C'est au cours de l'institution de la messe, la veille au soir, que l'on trouve le sens de la Passion, et c'est d'abord dans ces paroles de la consécration du vin :
"Car celui-ci est le calice de mon sang, d'un testament nouveau et éternel, Mystère de la foi, qui pour vous et pour une multitude sera versé en vue de la remise des péchés"
Calice est un juron au Canada francophone, c'est la raison pour laquelle la traduction française est "coupe". Je ne suis pas sûr que ce mot "coupe" soit moins ambigu : coupe du monde, coupe de France... Ce n"est pas une coupe en ce sens là, pas une seconde. Calice a un sens, profondément ancré, renvoyant aux souffrances supportées ou offertes, avec par exemple l'expression passée dans le langage courant : boire le calice jusqu'à la lie. Il me semble préférable au mot coupe, au moins en France.
Le Christ offre son sang, avant même d'avoir été arrêté, avant de souffrir, avant de mourir. "Ma vie personne ne la prend mais c'est moi qui la donne" ( Jean 10). Pourquoi Notre Seigneur s'explique-t-il avant que les événements n'arrivent ? Tout simplement pour montrer qu'il a lui-même choisi ce qui allait se passer, qu'il est parfaitement libre de toute contrainte externe. L'offrande de son corps et de son sang, lors de la première messe, n'est pas une moindre offrande que le lendemain lors de sa Passion.

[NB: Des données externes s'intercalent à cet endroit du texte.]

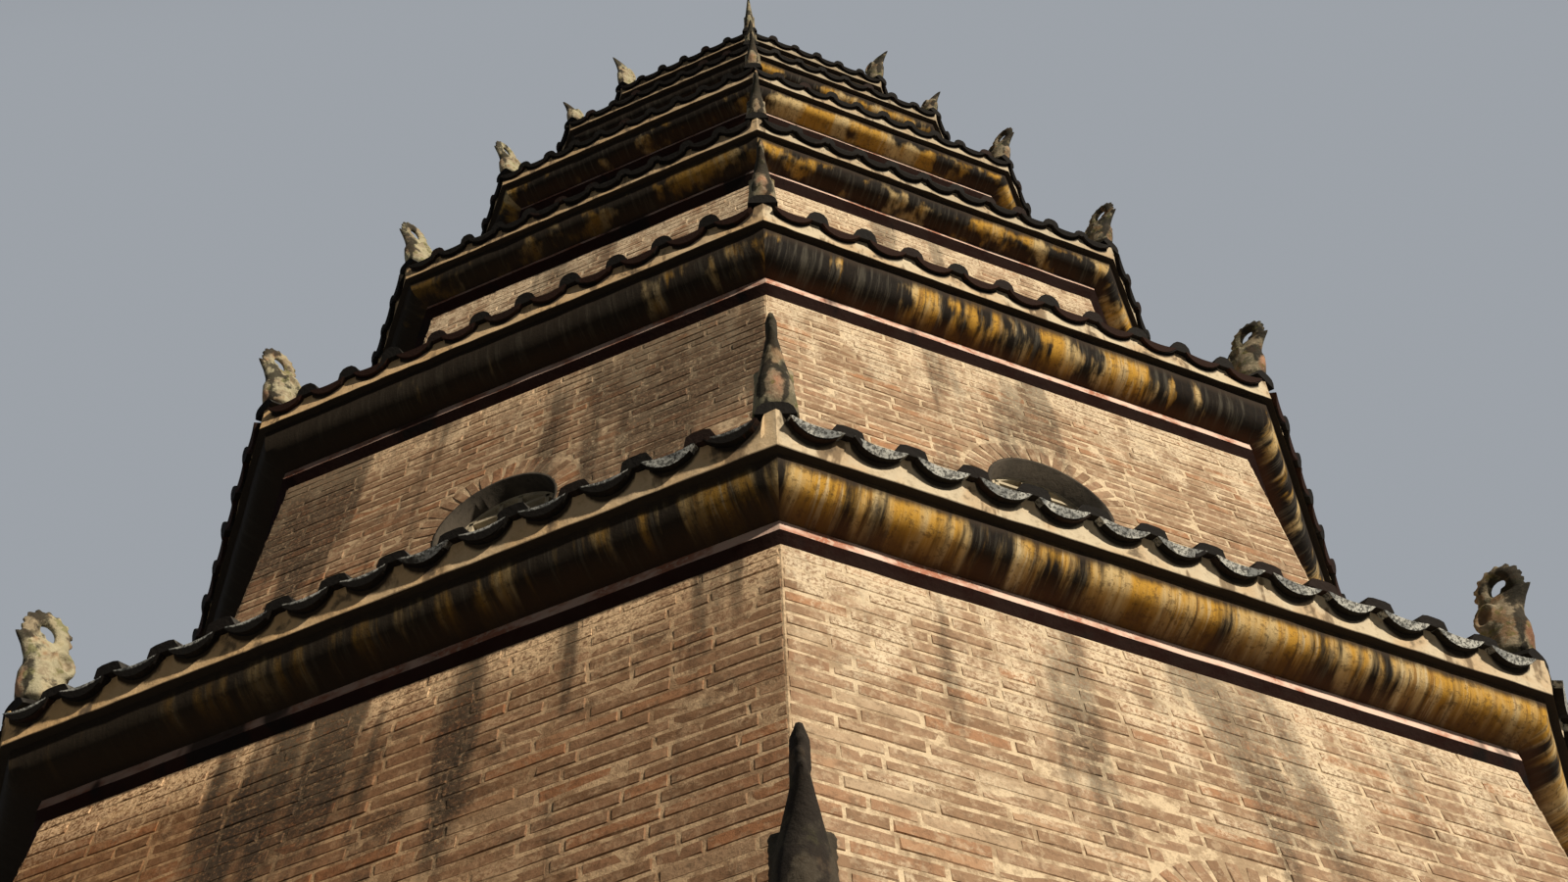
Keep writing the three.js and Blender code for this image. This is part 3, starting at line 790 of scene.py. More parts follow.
for storey in storeys:
    faces = range(1, 8) if storey["number"] == 1 else range(8)
    spots = [spotOn(face, (0, 0, 0)) for face in faces]
    for part, shape, paint in (("reveals", revealShape(storey), revealPlaster),
                               ("lattices", latticeShape(storey), latticePlaster)):
        addScattered(f"storey_{storey['number']}_window_{part}", [shape], spots, paint)
print("windows made")


# cornices: the outline of each is swept round, then cut finely and made a little uneven
cornice = {
    "slabOut": 0.0336, "curveLean": 0.030, "curveBelly": 0.82, "curveSteps": 12, "cutLength": 0.07,
    "waviness": 0.0035, "waveScale": 6.0, "bearing": 0.15, "edgeBack": 0.004, "uvSpacing": 5.0,
    "level": 1e-4, "within": 0.001,  # how nearly level an edge is, and how nearly a face ends at a line
}


def corniceLines(storey):
    # how far the slab, the curve's upper end and the band stand out from the wall
    out = storey["eaveRadius"] * cornerFactor - storey["apothem"]
    return out, out - cornice["slabOut"], storey["bandOut"]


def corniceOutline(storey):
    out, curveTop, band = corniceLines(storey)
    level, foot, bandTop = storey["eaveLevel"], storey["foot"], storey["bandTop"]
    outline = [(0, foot), (band, foot + band)]
    ends = Vector((band, bandTop)), Vector((curveTop, level))
    belly = Vector((curveTop - cornice["curveLean"], level - cornice["curveBelly"] * (level - bandTop)))
    for step in range(cornice["curveSteps"] + 1):
        share = step / cornice["curveSteps"]
        outline.append((1 - share) ** 3 * ends[0] + 3 * share * (1 - share) * belly + share ** 3 * ends[1])
    top, inner = level + tower["slabHeight"], cornice["bearing"] - storey["thickness"]
    seat = min(foot, storey["top"])
    edge = out - cornice["edgeBack"]
    outline += [(edge, level), (edge, top), (inner, top), (inner, seat)]
    if seat < foot:
        outline.append((0, seat))
    return [((storey["apothem"] + across) / cornerFactor, height) for across, height in outline]


def mapMoulding(shape):
    # UV in metres: along the face, then out and up over the moulding
    layer = shape.loops.layers.uv.new("moulding")
    for face in shape.faces:
        middle = face.calc_center_median()
        side = round(math.atan2(middle.x, -middle.y) / faceTurn)
        for loop in face.loops:
            flat = turned(-side) @ loop.vert.co
            loop[layer].uv = (side * cornice["uvSpacing"] + flat.x, flat.z - flat.y)


def roughen(shape, amount, scale):
    bmesh.ops.recalc_face_normals(shape, faces=shape.faces)
    for vert in shape.verts:
        vert.co += vert.normal * amount * noise.noise(vert.co * scale)


def corniceMesh(storey):
    shape = spinOctagon(corniceOutline(storey))
    near = cornice["within"]
    for face in shape.faces:
        low, high = (limit(vert.co.z for vert in face.verts) for limit in (min, max))
        out = max(vert.co.xy.length for vert in face.verts) * cornerFactor - storey["apothem"]
        isPlug = high < storey["foot"] + near and out < near
        isBand = high < storey["bandTop"] + near and out < storey["bandOut"] + near
        isMoulding = high < storey["eaveLevel"] + near and low < storey["eaveLevel"] - near
        face.material_index = 3 if isPlug else 1 if isBand else 0 if isMoulding else 2
    around = []
    for edge in shape.edges:
        first, second = (vert.co for vert in edge.verts)
        if max(abs(first.xy.length - second.xy.length), abs(first.z - second.z)) < cornice["level"]:
            around.append(edge)
    cuts = int(storey["eaveRadius"] * 2 * math.sin(faceTurn / 2) / cornice["cutLength"])
    bmesh.ops.subdivide_edges(shape, edges=around, cuts=cuts, use_grid_fill=True)
    roughen(shape, cornice["waviness"], cornice["waveScale"])
    for face in shape.faces:
        face.smooth = True
    mapMoulding(shape)
    mesh = toMesh(shape, f"eave_{storey['number']}_moulding")
    mesh.set_sharp_from_angle(angle=math.radians(35))
    return mesh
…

Offrande non sanglante ou sanglante, c'est le même sacrifice le jeudi et le vendredi saint et finalement tous les jours jusqu'à la fin du monde.

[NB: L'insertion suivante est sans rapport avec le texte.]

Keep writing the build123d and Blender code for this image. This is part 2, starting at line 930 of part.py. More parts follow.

Pourquoi offrir son sang ? Parce que, comme le dit saint Paul aux Hébreux, "sans effusion de sang, il n'y a pas de rémission" (Hébr. 9, 22). Dans l'ancienne Alliance, c'était le sang des taureaux et des boucs, dont Moïse demanda que le peuple fût aspergé. Dans la nouvelle alliance, le sang du Médiateur a été versé une seule fois pour toujours. Il vaut la peine de relire l'Epître aux Hébreux : "La Loi, dit saint Paul, est absolument impuissante avec ses sacrifices, toujours les mêmes, que l'on offre perpétuellement d'année en année, à rendre parfait ceux qui s'approchent de Dieu. Autrement n'aurait-on pas cessé de les offrir, puisque les officiants de ce culte, purifiés une fois pour toutes, n'auraient plus conscience d'aucun péché ? Bien au contraire par ces sacrifices eux mêmes, on rappelle chaque année le souvenir des péchés. Le sang des boucs et des taureaux est impuissant à enlever des péchés" (Hébr. 10, 1-4). L'ancienne économie, l'ancienne alliance aussi passait par le sang. Saint Paul constate, et il fait ce constat avant l'an 70 et la ruine définitive du Temple de Jérusalem et des rites sanglants qui s'y pratiquaient. Ce constat à son époque, est un fait, pour ou contre lequel on n'argumente pas.
Joseph de Maistre argumente lui, en constatant l'universalité de l'effusion de sang non seulement chez les juifs de la Torah mais chez les païens. Il explique dans ses Eclaircissements sur les sacrifices, que le sang est "l'âme de la chair" selon une formule d'Origène, que verser son sang, c'est donner son âme, donner son être ; inutile de penser que les sacrifices d'animaux aient une quelconque valeur. Mais le sacrifice du Fils de Dieu manifeste qu'il nous a donné son être en versant son sang, en compensant nos crimes par le don réel de son âme humaine, abandonnée à la souffrance et au sang.C'est ce don enfin efficace qui compense l'inefficacité des sacrifices d'animaux et paie pour tous, ou compense tout le mal que nous avons fait et devant lequel nous restons insolvables.C'est le comble dans une société capitaliste de rester insolvabkle. Prendre l'argent comme figure du bien vous met mal à l'aise ? Le mot "payer" vous inquiète ? Alors employez le terme de réparer. Nul ne sort du mal qu'il a commis, s'il n'est capable de réparer ce qu'il a fait. Réparer le mal, nous ne le pouvons pas. Jésus, par son sang, est le réparateur universel. Il a donné son âme, tout ce qu'il pouvait donner pour cela. Il rend ainsi possible un vieux rêve de l'humanité : que nous soyons capables de payer les uns pour les autres, que l'innocent serve au coupable et que le coupable pardonné renforce l'innocence dans son bon droit.